Lois Lane 28

LOIS LANE #028 (1961)
by unknown & John Forte
Cover by Curt Swan

Different sources give either Jerry Siegel or Henry Boltinoff as the writer, but the artist is unmistakably John Forte of Legion fame.

Two Daily Planet employees we’ve never heard of are getting married, and their colleagues are collecting enough money for a wedding gift.
Until Clark Kent screws it up.

Lois rightfully chews him over this. It’s not like he needed to display some amazing speed, or even catch every single dollar bill! He just had too look like he was trying!

Even his “I’m busy” line sounds unbelievably pathetic in this context.

All of this just to change into Superman and show off. The fact that he’s thinking about Clark as if the two were different people is kind of disturbing.

But then we cut to Lex Luthor in one of the most glorious moments of the Silver Age.

Lex Luthor just made a time machine WITH ORANGE JUICE CANS AND A FLASHLIGHT.

No time to dwell on that, because Superman was just sent to 2961!

You know, the time where the Legion of Super-Heroes lives.
The team that Superman joined when he was Superboy.
The team he was on for years.

Nope! Apparently it doesn’t ring a bell!

I know this is a Lois Lane comic, but… this was published in October 1961.
That’s one month after Superboy 93 and one month before Adventure Comics 293, both of which featured the Legion!
Also: if Jerry Siegel really did write this Lois Lane story… he also wrote both Superboy 93 and Adventure Comics 293.
John Forte would not start his run on the Legion until Adventure Comics 300 in September 1962… in yet another story by Jerry Siegel.

Superman’s weird amnesia continues, as apparently he can’t believe that other people with super-powers exist.

This is 2 years after Supergirl was introduced, by the way.

This girl really looks like Lois Lane, and her name is… ehm… Lois 4XR.
And no, she’s not a robot. That’s just how names work in the 30th century, apparently.

Superman thinks this proves that she’s a descendant of Lois and that she has powers because she’s also HIS descendant… but no, everyone in the 30th century has the same powers.
And everyone wears the same costume.

How did that happen?
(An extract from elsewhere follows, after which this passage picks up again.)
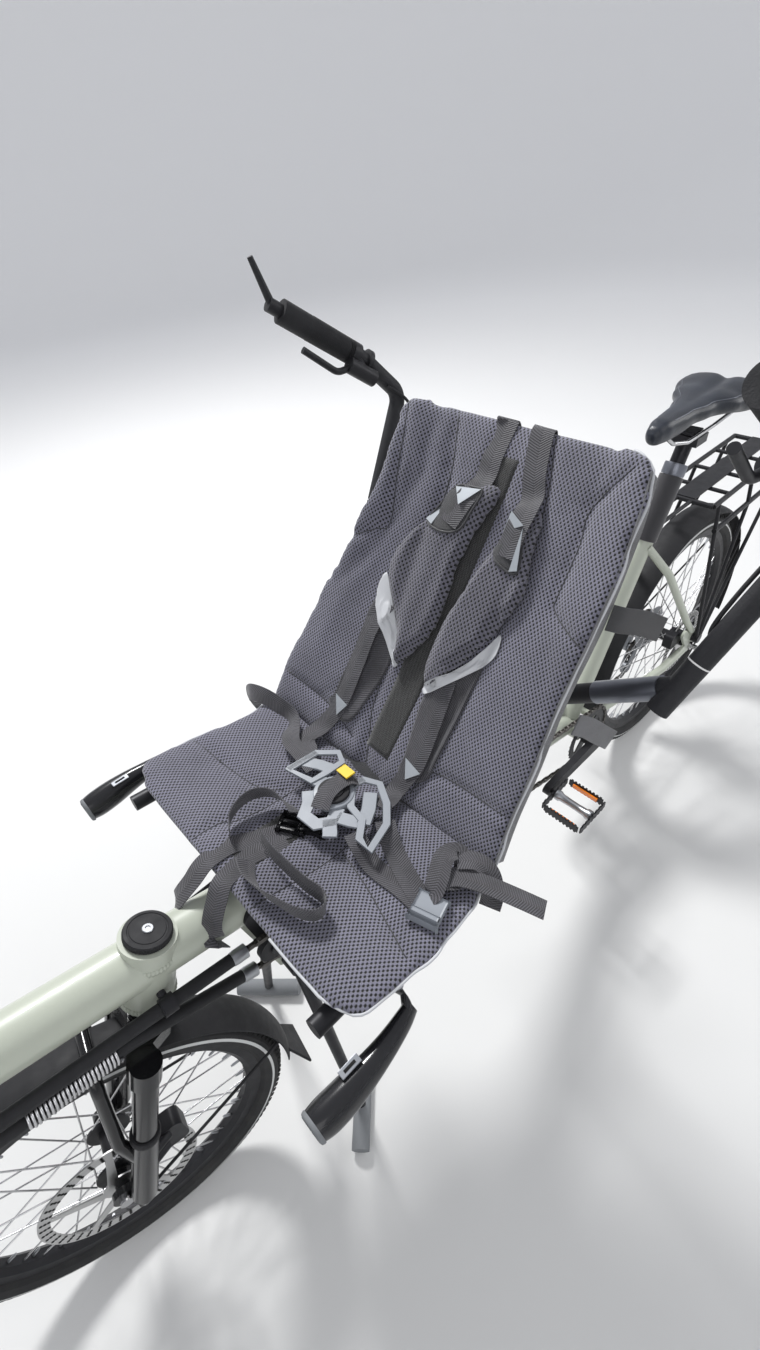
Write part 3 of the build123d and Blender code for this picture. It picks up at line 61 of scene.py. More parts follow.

Well, a planetoid fell on Metropolis. (!!!)

That is one impressive planetary ring, to survive the crash.

Despite the fact that Lois 4XR just explained why she has superpowers, Superman still can’t get his head around the fact that people can get powers WITHOUT his Kryptonian genes.

I can believe she is a descendant of both Lois and Superman, though. She has both her lack of brains and his awfulness.

Despite the fact that both Superman and Lois 4XR presumably have had powers for roughly the same amount of time, she’s incredibly incompetent at using them.

She’s flying too fast to be stopped, and she’s accelerating due to “the momentum of interplanetary space”. Whatever THAT means.

Superman is able to catch her by assembling together so many asteroids that they form a small planetoid, whose gravity slows her down.
So he’s fast enough to do THAT but not enough catch up!?

The 1960s sexism of the story is just too much to ignore.

I mean Lois 4XR is way, waaaay worse than Silver Age Lois Lane.

Yeah, sure, newspapers are still pretty much intact 1000 years in the future, after being thrown into space by a gigantic explosion. Why not at this point.

That’s all that Superman wanted to know about this future. Since he can time travel on his own, at will, he could simply go back a little more and check, but he’s just too lazy to do it.

And as you might have guessed… the newspaper proves absolutely nothing.

By this point it’s clear that there are never any news on the Daily Planet that don’t involve Superman. I fully expect to see “SUPERMAN BREATHES LOCAL AIR” on the front page.

 

Historical significance: -5/10
Yes this is the first negative score in this category. I’ve decided it applies to stories that actively contradict the existing canon for no reason.

 Silver Age-ness: 11/10
This would’ve been a very easy 10/10 without the Lex Luthor homemade time machine. That’s what really pushes this beyond the impossible.

Does it stand the test of time? -15/10
Negative scores are reserved only for stories with negative or harmful messages, and it’s pretty telling that this has only applied to Lois Lane stories so far.

Stupid Lois Lane moment
Nothing by Lois herself, as she barely appears, but man does her descendant pick up the slack!

 A thousand years in the future, you say?
Do I really need to say what is wrong with this version of the 30th century?